For half a century the main function of Tatishchev’s plant was to supply crude steel blocks for the manufacture of rifles and large guns. But by the late 18th century the demand for weapons had grown so much that the decision was made to establish a new factory for the additional production of guns near the village of Motovilikha where the workers from the metallurgical workshops lived.

The new Motovilikha guns finally demonstrated their effectiveness in all wars Russia waged in the first half of the 19th century. These included battles against Napoleonic France, the Ottoman Empire, the Poles and Hungarians, while also defending Sevastopol during the Crimean War.

However, the ongoing quest to develop arms production demanded the modernization of the existing facilities, since the innovations of the industrial age could not be implemented using old technology. In the second half of the 19th century, Russia launched a massive refurbishment program for its weapons factories, including at Motovilikha. The scattered metal smelting and gun-casting workshops were united into a single production line and from 1871 work began to combine all weapons factories in and around the city of Perm.

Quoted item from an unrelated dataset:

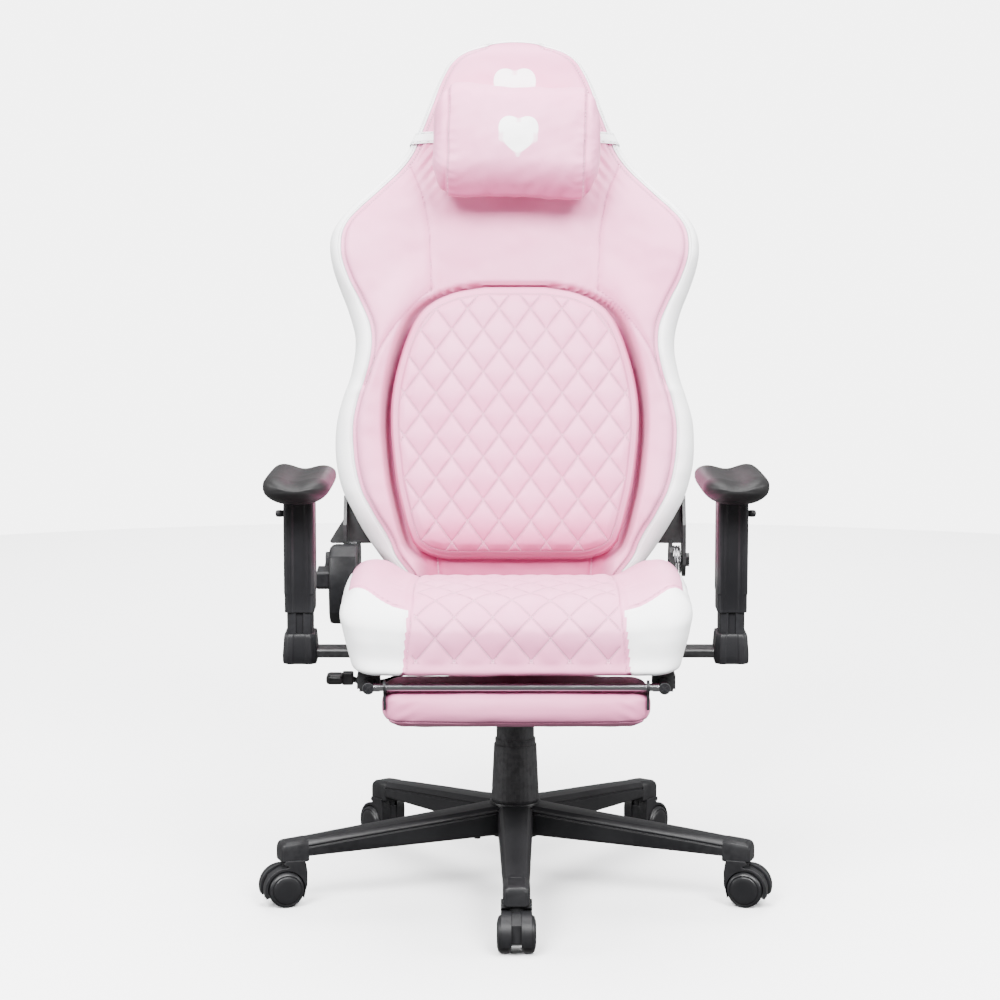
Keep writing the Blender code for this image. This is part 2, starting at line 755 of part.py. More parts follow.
def make_mechanism(finishes, lift, seat):
    steel, chrome, plastic = (finishes[key] for key in ("black_steel", "chrome", "plastic"))
    half = HOUSING_WIDTH / 2
    wall = HOUSING_WALL
    floor = HOUSING_BOTTOM + wall
    top = PLATE_BOTTOM - 0.0012
    shell = box((-half, HOUSING_FRONT, HOUSING_BOTTOM), (half, HOUSING_REAR, top))
    inside = box((-half + wall, HOUSING_FRONT + wall, floor), (half - wall, HOUSING_REAR - wall, top + 0.02))
    pivot = Vector((0, TILT_PIN_Y, TILT_PIN_Z))
    above = box((-0.1, 0, PLATE_BOTTOM - 0.0012 - TILT_PIN_Z), (0.1, 0.2, 0.1))
    lean = Matrix.Translation(pivot) @ Matrix.Rotation(-TILT_RANGE - math.radians(0.5), 4, "X")
    bmesh.ops.transform(above, verts=above.verts, matrix=lean)
    socket_radius = GAS_RADIUS + TOUCH + SOCKET_WALL
    socket = rod((0, 0, HOUSING_BOTTOM + 0.001), (0, 0, GAS_TOP - 0.001), socket_radius, segments=32)
    bore = rod(
        (0, 0, HOUSING_BOTTOM - 0.001), (0, 0, GAS_TOP + 0.001),
        GAS_RADIUS + TOUCH + 0.0001, GAS_RADIUS - GAS_TAPER + TOUCH + 0.0001, 32,
    )
    pin_hole = rod((-0.1, *pivot[1:]), (0.1, *pivot[1:]), TILT_PIN_RADIUS + RUN, segments=20)
    window = box((-half - 0.01, -0.0075, LEVER_Z - 0.006), (-half + wall + 0.001, 0.0075, top + 0.01))
    rocker_axis = (-0.040, LEVER_Z - 0.009)
    ears = [
        box(
            (rocker_axis[0] - 0.006, side * 0.0125 - 0.0015, floor - 0.001),
            (rocker_axis[0] + 0.006, side * 0.0125 + 0.0015, rocker_axis[1] + 0.004),
        )
        for side in (-1, 1)
    ]
    ear_hole = rod((rocker_axis[0], -0.02, rocker_axis[1]), (rocker_axis[0], 0.02, rocker_axis[1]), 0.0024, segments=12)
    bolt_hole = rod((0, SPRING_Y, HOUSING_BOTTOM - 0.01), (0, SPRING_Y, floor + 0.01), 0.0045, segments=16)
    part(
        "tilt_housing", steel, shell, [],
        [inside, above], lift,
    )
    housing = PARTS.objects["tilt_housing"]
    for index, (operation, tool) in enumerate(
        [("UNION", socket), ("UNION", ears[0]), ("UNION", ears[1]), ("DIFFERENCE", bore), ("DIFFERENCE", pin_hole),
         ("DIFFERENCE", window), ("DIFFERENCE", ear_hole), ("DIFFERENCE", bolt_hole)]
    ):
        modifier = housing.modifiers.new(f"fitting_{index}", "BOOLEAN")
        modifier.operation = operation
        modifier.object = shape_to_object(f"tilt_housing_fitting_{index}", tool, CUTTERS)

    pin_half = half + 0.0085
    part("tilt_pin", chrome, rod((-pin_half, *pivot[1:]), (pin_half, *pivot[1:]), TILT_PIN_RADIUS, segments=20),
         parent=lift)

    spring_low, spring_high, wire, coil = floor + 0.0024, PLATE_BOTTOM - 0.0024, 0.0020, 0.0115
    turns, per_turn = 4, 10
    helix = [
        (
            coil * math.cos(2 * math.pi * step / per_turn),
            SPRING_Y + coil * math.sin(2 * math.pi * step / per_turn),
            spring_low + (spring_high - spring_low) * step / (turns * per_turn),
        )
        for step in range(turns * per_turn + 1)
    ]
    part("tilt_spring", chrome, curve_shape(helix, bevel_depth=wire, bevel_resolution=1), parent=lift)

    knob_top = HOUSING_BOTTOM - 0.0015
    knob_joint = joint_empty("tension_turn", (0, SPRING_Y, knob_top), lift)
    knob = rod((0, SPRING_Y, knob_top - KNOB_HEIGHT), (0, SPRING_Y, knob_top), KNOB_RADIUS - 0.002, KNOB_RADIUS, 32)
    screw = rod((0, SPRING_Y, knob_top - 0.004), (0, SPRING_Y, floor + 0.012), 0.0040, segments=16)
    grips = []
    for index in range(6):
        angle = 2 * math.pi * index / 6
        x, y = 1.12 * KNOB_RADIUS * math.cos(angle), SPRING_Y + 1.12 * KNOB_RADIUS * math.sin(angle)
        grips.append(rod((x, y, knob_top - KNOB_HEIGHT - 0.01), (x, y, knob_top + 0.01), 0.0065, segments=16))
    part("tension_knob", plastic, knob, [screw], grips, knob_joint)

    rocker_joint = joint_empty("lever_rock", (rocker_axis[0], 0, rocker_axis[1]), lift)
    block = box((-0.052, -0.0105, LEVER_Z - 0.013), (-0.030, 0.0105, LEVER_Z + 0.0055))
    foot = box((-0.034, -0.006, LEVER_Z - 0.0060), (0.006, 0.006, LEVER_Z - 0.0025))
    stubs = rod((rocker_axis[0], -0.0145, rocker_axis[1]), (rocker_axis[0], 0.0145, rocker_axis[1]), 0.0020, segments=12)
    lever_bore = rod((-0.06, 0, LEVER_Z), (-0.0305, 0, LEVER_Z), LEVER_ROD_RADIUS + RUN, segments=20)
    part("lever_rocker", chrome, block, [foot, stubs], [lever_bore], rocker_joint)

    drop = LEVER_Z - 0.0265
    dip = drop - 0.0095
    route = [
        (-0.0315, 0, LEVER_Z),
        (-0.075, 0, LEVER_Z),
        (-0.106, 0, LEVER_Z),
        (-0.145, -0.014, LEVER_Z - 0.020),
        (-0.174, -0.030, dip),
        (-0.209, -0.048, dip),
        (-0.229, -0.060, drop - 0.001),
    ]
    lever = tube_shape(route, LEVER_ROD_RADIUS, sides=2, steps=5)
    grip_z = drop - 0.001
    collar = rounded_box((-0.240, -0.070, grip_z - 0.0085), (-0.2245, -0.050, grip_z + 0.0085), 0.002)
    paddle = rounded_box((-0.262, -0.074, grip_z - 0.0075), (-0.238, -0.046, grip_z + 0.0065), 0.0045)
    part("height_lever", steel, lever, [collar, paddle], [], joint_empty("lever_pull", (-0.045, 0, LEVER_Z), rocker_joint))

    plate_half = PLATE_WIDTH / 2
    flange_in = half + 0.0017
    plate = box((-plate_half, PLATE_FRONT, PLATE_BOTTOM), (plate_half, PLATE_REAR, PLATE_TOP))
    flanges = [
        box(
            (min(side * flange_in, side * (flange_in + 0.003)), PLATE_FRONT, TILT_PIN_Z - 0.012),
            (max(side * flange_in, side * (flange_in + 0.003)), TILT_PIN_Y + 0.020, PLATE_BOTTOM + 0.001),
        )
        for side in (-1, 1)
    ]
    opening = box((-0.052, -0.030, PLATE_BOTTOM - 0.01), (0.052, 0.030, PLATE_TOP + 0.01))
    part("seat_plate", steel, plate, flanges, [opening, pin_hole_copy(pivot)], seat)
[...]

The view from above. Source: The Motovilikha plant

By 1914 every third cannon manufactured in Russia came from here. But even before this it had several major accomplishments under its belt. In 1868, Perm’s gunsmiths created a 60-centimeter cannon that weighed some 45 tons and fired shells weighing 500 kilograms. Referred to as the Tsar’s Cannon, it was intended for Kronstadt, the sea fortress guarding the gulf leading into Russia’s capital, St. Petersburg.

The enterprise also launched the first steamship in the Urals in 1871, the first steam locomotive in 1872 and the first power plant in 1886. The local specialists pioneered new developments in metallurgy and in 1875 they built the world’s largest steam hammer, which weighed a staggering 50 tons and was used in the first open-hearth furnace in the Urals the following year. In 1893, Nikolai Slavyanov, a metallurgist from Perm proposed a new method of welding using consumable electrode, which today is still the main type used in steel production worldwide.

The factory's staff. Source: The Motovilikha plant

World War I boosted production greatly with every fifth gun supplied to the front carrying the stamp of its workshops. After the Russian Revolution in 1917 and the subsequent Civil War, the Soviet authorities invested heavily in the development of heavy industry here and the industrialization of the 1930s led to a complete revival of its production facilities.

In addition to guns, these facilities began to produce a wide range of metal products, from machine tools to machinery, cranes and construction equipment. It was here that the first Soviet steam-powered excavator was built.

However, World War II again required Motovilikha to return to its primary speciality – the manufacture of big guns. In 1941-1945, every fourth heavy weapon fielded by the Red Army was made here, with the plants achieving an eight-fold increase in artillery production.

After the war, production for civilian use began again and the farm equipment, turbines, and mining equipment produced here were widely used in the USSR and abroad. In 1958, the United States and West Germany also bought licenses to manufacture the Perm-built turbine-driven boring unit.

Inside the Motovilikha plant. Source: Igor Kataev / TASS

Niche civilian products were also developed in the difficult transition period of the 1990s, but the advent of the 2000s demanded a rethinking of the enterprise’s function. In 2011, a new ultra-modern artillery production line was launched at the Motovilikha workshops and it is now the country's only full-cycle artillery production line. According to its development plans, total annual sales of the new facilities should reach $1 billion by 2017, as this nearly 300-year old enterprise completes its transition to a company firmly rooted in the future.